UMM Sebagai Contoh Kampus Kolaboratif dan Berdampak
Brian menyoroti Universitas Muhammadiyah Malang (UMM) sebagai contoh kampus yang berpotensi memecah kebuntuan riset kampus-industri. Kultur kolaboratif dan tradisi pengabdian yang kuat di UMM bisa menjadi modal untuk membangun sistem inovasi berkelanjutan. “Jika dikelola dengan baik, UMM dapat menjadi model kampus yang tidak hanya unggul dalam akademik, tetapi juga produktif dalam menciptakan inovasi yang berdampak nyata bagi masyarakat dan industri,” ujarnya.

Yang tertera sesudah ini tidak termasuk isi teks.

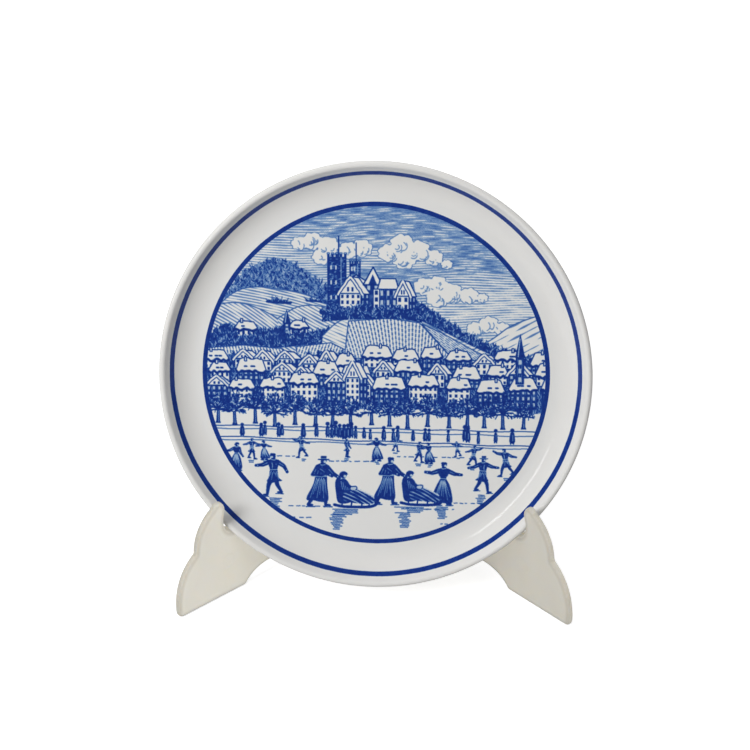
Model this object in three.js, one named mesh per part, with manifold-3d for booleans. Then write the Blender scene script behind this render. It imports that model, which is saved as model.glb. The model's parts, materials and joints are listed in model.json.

Wakil Mendiktisaintek Fauzan menambahkan, UMM telah membangun landasan yang mendukung universitas tidak hanya berorientasi akademik, tetapi juga berdampak sosial. Dosen memiliki peran penting dalam menciptakan budaya ilmiah progresif dan mendorong mahasiswa berpikir kritis serta produktif. Penguatan dosen menjadi kunci menghadapi tantangan global yang semakin kompleks.
Dosen, kata Fauzan, harus berani keluar dari zona nyaman dan menempatkan ilmu pengetahuan sebagai alat perubahan sosial. Hal ini memungkinkan universitas menjadi pusat inovasi yang menyentuh kehidupan masyarakat secara langsung.
Memperkuat Komitmen Kampus Berdampak untuk Masa Depan
Rektor UMM Prof Nazaruddin Malik menekankan forum ini sebagai momentum penting untuk memperkuat komitmen kampus berdampak. Ia menyatakan, konsep kampus berdampak bukan sekadar slogan, tetapi cita-cita yang diwujudkan melalui kerja kolektif, pengabdian, dan inovasi berkelanjutan.
“Kita ingin UMM dikenal bukan hanya karena kualitas akademiknya, tapi karena kebermanfaatannya bagi masyarakat. Setiap dosen adalah agen perubahan. Untuk itu, mari kita memperluas kolaborasi lintas bidang dan memperkuat riset yang memiliki nilai aplikatif,” ujar Nazaruddin.
Forum ini menjadi ajang penguatan kesadaran bahwa keberhasilan penelitian tidak hanya diukur dari jumlah publikasi, tetapi dari dampak nyata yang dihasilkan. Dosen, mahasiswa, dan universitas harus bekerja sama menciptakan inovasi yang aplikatif, yang mendorong kemajuan industri dan kesejahteraan masyarakat.
Dengan membangun ekosistem riset yang kuat dan kolaboratif, diharapkan jurang kematian inovasi dapat diatasi. Riset kampus akan lebih relevan, industri mendapatkan solusi praktis, dan masyarakat merasakan manfaatnya. Hal ini sejalan dengan visi pendidikan tinggi untuk mencetak lulusan yang mampu menghadirkan perubahan sosial melalui inovasi dan teknologi.